A Voice in the Dark was easily one of the best reviewed and most talked about titles published by Image Comics and Top Cow last year. The story of Zoe Aarons and her life of dealing with her urges to kill was a complicated and compelling read that fans of diversity in the medium immediately fell in love with.
The story of A Voice in the Dark becomes even more interesting when you learn about the history of its creator, Larime Taylor. Taylor handles all creative aspects of the book, writing, drawing and lettering each issue all on his own, a fact the made all the more impressive when you learn he does all this with his mouth. Taylor suffers from a disease called Arthrogryposis, which effectively makes his arm and legs useless, so he does all the work on A Voice in the Dark using only his mouth and a Wacom Cintiq tablet. And somehow he has almost always hit his deadlines without fail.
Think about that the next time the new issue of Hawkeye ships late.
With A Voice in the Dark: Get Your Gun, Taylor begins the next chapter of Zoe’s story. Picking up shortly after the events of the first miniseries, Zoe is dealing with the fact she has killed again, this time a double-murder that she has discovered someone else knows about. Zoe has to try to cope with all this while also dealing with college, relationships, and her radio talk show.

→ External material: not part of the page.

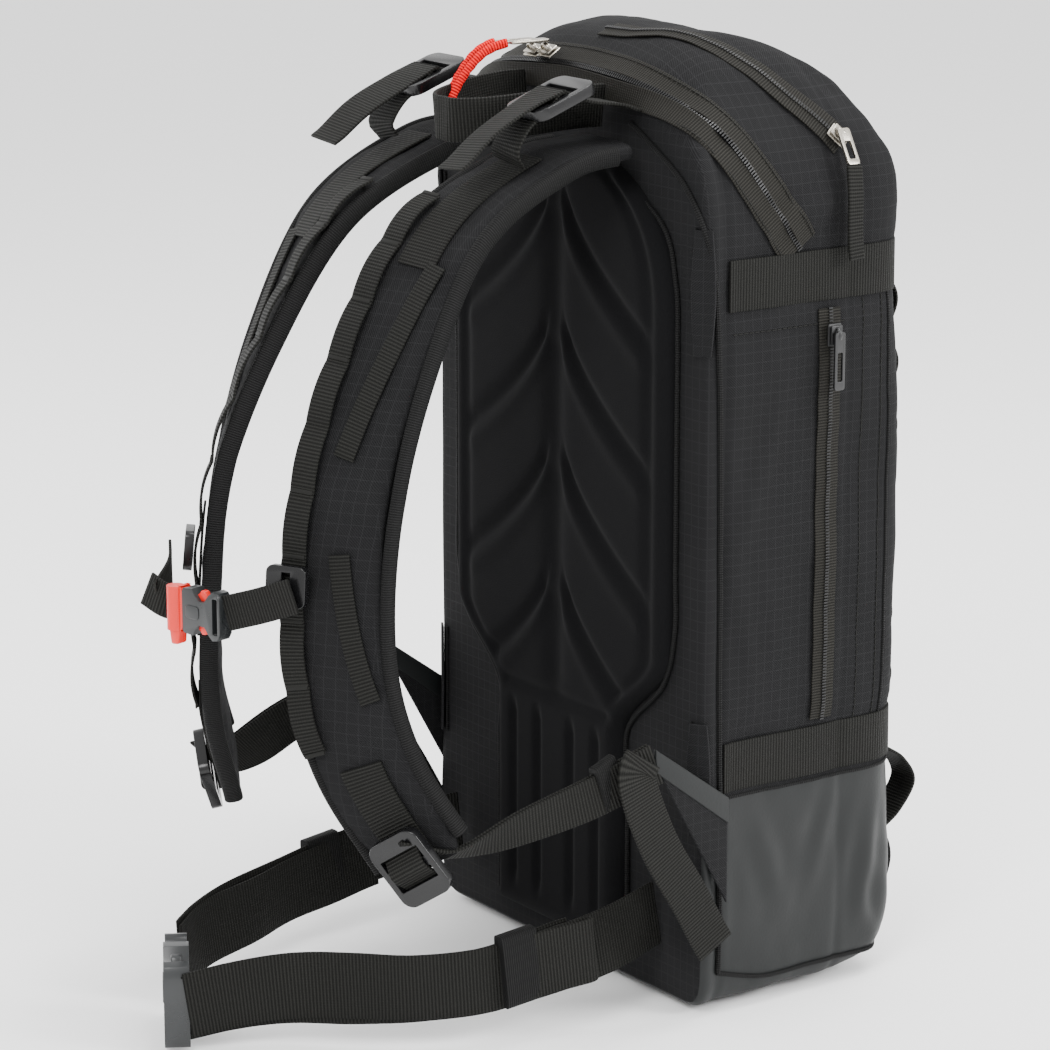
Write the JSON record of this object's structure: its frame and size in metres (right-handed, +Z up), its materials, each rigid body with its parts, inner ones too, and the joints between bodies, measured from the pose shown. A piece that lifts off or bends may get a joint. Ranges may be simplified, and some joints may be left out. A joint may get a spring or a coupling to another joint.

As with the first miniseries, Taylor’s writing is tight and well-paced, giving the reader a comic filled with suspense and tension that also reads like the typical slice of life story of a regular college student. It’s that contrast that really helps Get Your Gun stand out and makes it such a unique read. He manages to almost mix the two genres to create a mashup that is, in a feat almost unheard of in comics today, totally original and never seen before. Most stories like this would be filled with standard serial killer/murderer on the loose tropes and cliches, but Taylor stays away from all that and instead gives the reader a protagonist that could be just about anyone you might know. It adds an extra layer to an already deep story that readers will find unnerving and really enjoyable.
The art continues to be one of the highlights of A Voice in the Dark as Taylor uses very simple line work and storytelling technique to give a rich visual aspect to the world he is creating. Characters look like real people and the cast has a variety to it that you would be hard pressed to find in any other comic today. For Get Your Gun, Taylor has added color to try to broaden his audience and increase sales. And while I loved the stark black-and-white of the first series, the colors here work very well, using muted tones to enhance the art while not taking anything away from it.
The sales on A Voice in the Dark have been criminally low for a series this good, which is a real shame. It’s a polar opposite of what Marvel and DC are currently doing and any fan of Saga, The Walking Dead or Sandman would find a lot to like if they gave the book a chance.
A Voice in the Dark: Get Your Gun #1 gets my highest recommendation. It’s a new beginning for the series that rewards readers of volume one while also welcoming new readers with open arms. It’s the kind of title that needs the support and every issue sold can make a difference as to whether we’ll see more in the future.
So go out and get a copy today. You won’t be sorry.